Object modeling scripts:
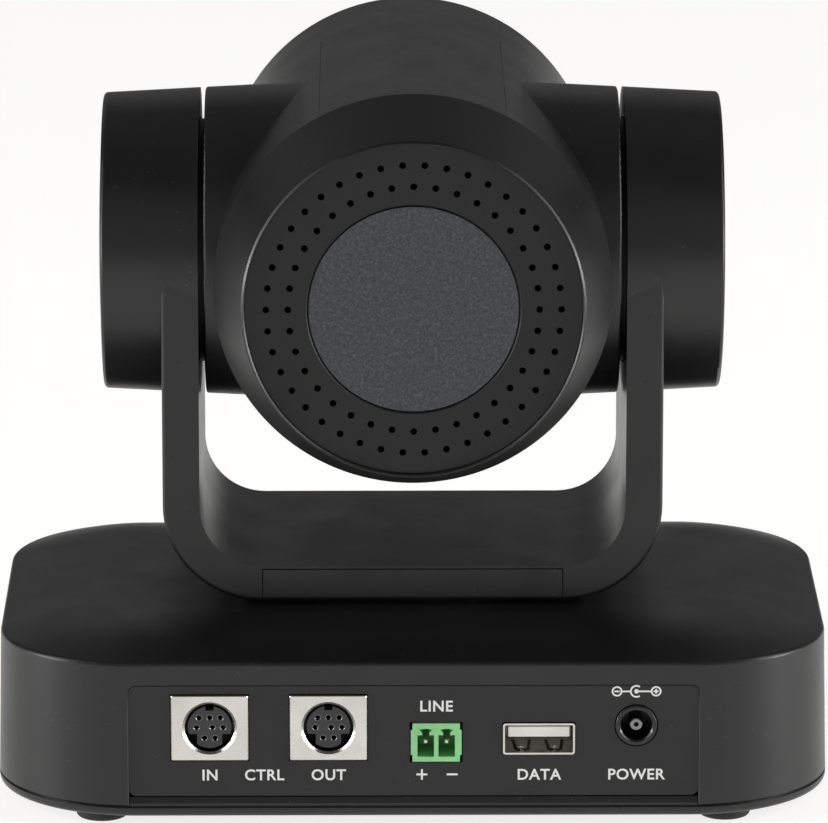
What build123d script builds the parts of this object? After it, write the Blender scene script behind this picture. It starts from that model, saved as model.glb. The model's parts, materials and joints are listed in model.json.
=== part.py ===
from build123d import *
import os
from math import acos, asin, cos, pi, radians, sin, tan

# Pan-tilt-zoom conference camera. Millimetres, +Z up.
# The origin is on the pan axis at the standing surface; the lens looks along +Y,
# and the connector panel faces -Y.

# ---------------------------------------------------------------- driving dimensions

# Base
BASE_WIDTH = 153.2
BASE_REAR_Y = -53.5
BASE_FRONT_Y = 44.0
BASE_CORNER_R = 26.0
BASE_TOP_Z = 34.7
BASE_DRAFT = 1.2
BASE_CROWN = 12.0
BASE_CROWN_DROP = 3.7
BASE_CREST_R = 60.0
BASE_SHOULDER_R = 0.8
BASE_WALL = 2.2
BASE_ROOF = 2.4
FOOT_HEIGHT = 2.0
FOOT_R = 4.8
FOOT_PLUG_R = 3.4
FOOT_PLUG_DEPTH = 1.0
FOOT_INSET_X = 19.6
FOOT_EDGE_GAP = 8.2
BOTTOM_PLATE = 2.0
BOTTOM_EDGE_FILLET = 1.2
BASE_JOINT_BEVEL = 0.3
CLOSING_SCREW_INSET = 9.1
CLOSING_SCREW_Y = (-24.0, 14.0)
CLOSING_BOSS_R = 3.2

# Rear connector panel
PANEL_SIDE_MARGIN = 24.75
PANEL_TOP_Z = 26.7
PANEL_BOTTOM_Z = 5.9
PANEL_RECESS = 0.6
PANEL_THICK = 1.6
PANEL_FLANGE = 1.2
PANEL_FLANGE_LAP = 2.5
PANEL_CORNER_R = 1.4
PANEL_SLIT = 0.3
PANEL_WINDOW_BEVEL = 0.2
PANEL_WINDOW_FIT = 0.03

# Circuit board in the base
BOARD_SIDE_MARGIN = 17.6
BOARD_FRONT_Y = 34.0
BOARD_THICK = 1.6
BOARD_TOP_Z = 12.4
BOARD_EDGE_GAP = 0.6
BOARD_SCREW_INSET = 5.0
BOARD_SCREW_Y = (-22.0, 28.0)
STANDOFF_R = 3.0

# Connectors on the rear panel: centre X, centre Z and standard sizes
DIN_XS = {"in": -37.1, "out": -15.5}
DIN_Z = 18.85
DIN_FACE = (14.0, 12.3)
DIN_DEPTH = 12.8
DIN_PROUD = 0.4
DIN_SHEET = 0.5
DIN_MOUTH_R = 4.55
DIN_FLARE = 0.42
DIN_EDGE_BEVEL = 0.15
DIN_SLEEVE_WALL = 0.4
DIN_SLEEVE_LENGTH = 6.0
DIN_CORE_R = 3.95
DIN_CORE_SET_BACK = 0.8
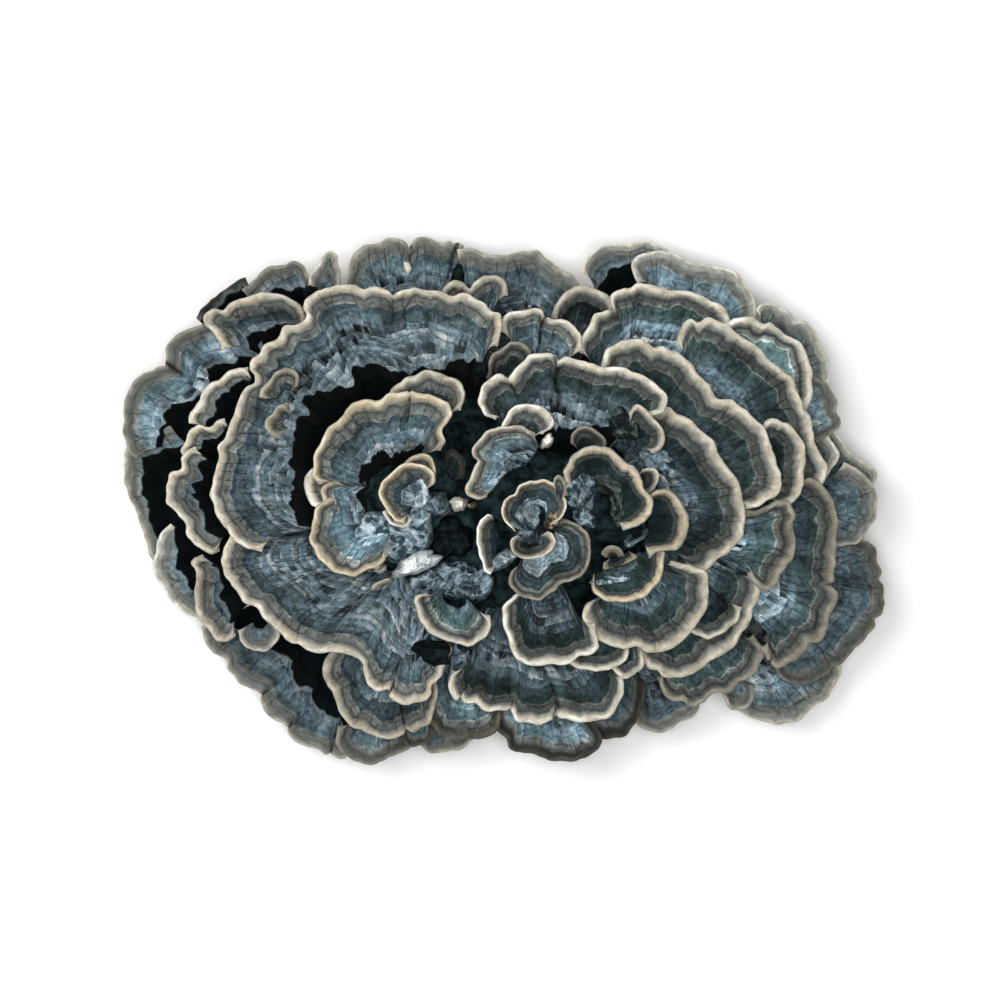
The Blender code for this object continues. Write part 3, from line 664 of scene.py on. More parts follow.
# Weathered outer skin: zones bleached by light to grey, blue-grey and fawn, the margin chalky.
outer_skin = zoned_skin("weathered_outer_skin", "taupe_cap_surface", 4.3, (
    (0.0, CHALK), (0.4, FAWN), (0.8, LIP_GREY), (1.2, ASH), (2.1, ASH),
    (2.4, TAUPE), (3.9, TAUPE), (4.2, TAUPE_EDGE),
    (4.4, SLATE), (5.6, SLATE), (8.0, PALE_SLATE), (9.2, BLUE_SLATE), (10.4, SLATE),
    (11.4, PALE_SLATE), (13.0, BLUE_SLATE), (15.0, PALE_SLATE), (18.0, BLUE_SLATE),
    (22.0, PALE_SLATE), (30.0, BLUE_SLATE),
))

bracket("outer_cap_left_middle", skin=outer_skin, tone=1.2, chalk=0.88,
        rim=[(-84, 20), (-89.5, 17.5), (-94.3, 14.2), (-95.6, 11.5), (-95.4, 8), (-95, 3.5),
             (-93.5, 0), (-92, -4), (-90.5, -7.5), (-89.7, -10), (-89.5, -12.5), (-88.2, -14.6)],
        root=[(-49, 8), (-48, -4)], hollow=(7, 6, 4, 4, 3.5, 2.5, 2))
bracket("outer_cap_left_upper", skin=outer_skin, tone=1.3, chalk=0.7,
        rim=[(-61, 46), (-69, 47.2), (-76.8, 44.7), (-80.4, 43.3), (-83, 41.8), (-85, 38.6),
             (-85.2, 36.1), (-86.6, 34.8), (-90, 33), (-93, 30.4), (-94.7, 27), (-95.4, 22.5),
             (-95, 15), (-94, 12.5), (-92.4, 11.3)],
        root=[(-44, 20), (-48, 11)], hollow=(12, 12, 12, 12, 12, 11, 9, 6),
        cracks=[(-86, 35, 9, 1.1)])
bracket("outer_cap_left_lower", skin=outer_skin, tone=1.1, chalk=1.71,
        rim=[(-84, -5), (-86, -7.5), (-87.5, -12), (-88, -14.6), (-87.5, -18), (-86, -20.3),
             (-84.7, -23.5), (-83, -25.7), (-81, -27), (-78.3, -28.5), (-74, -29)],
        root=[(-49, -6), (-45, -15)], hollow=(2, 5, 6, 6, 5, 3.5))


# Outer ring, top: two wide, lobed brackets between small ones, split here and there where the
# flesh dried. A thin pale one hides under the shelf at the upper left.

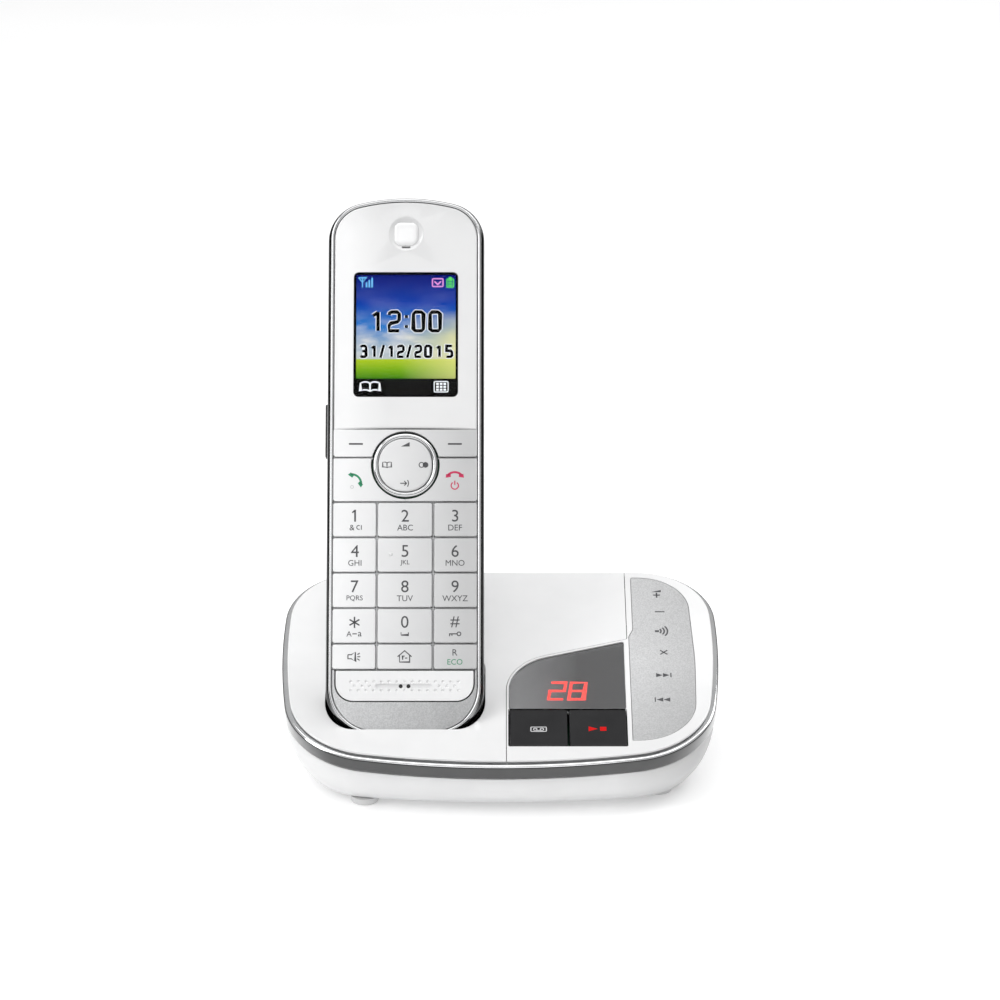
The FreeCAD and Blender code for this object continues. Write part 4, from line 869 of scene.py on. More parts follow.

What is needed:
Answer with one number: how many lines of the entries above include the word "from".

Answer for the task:
5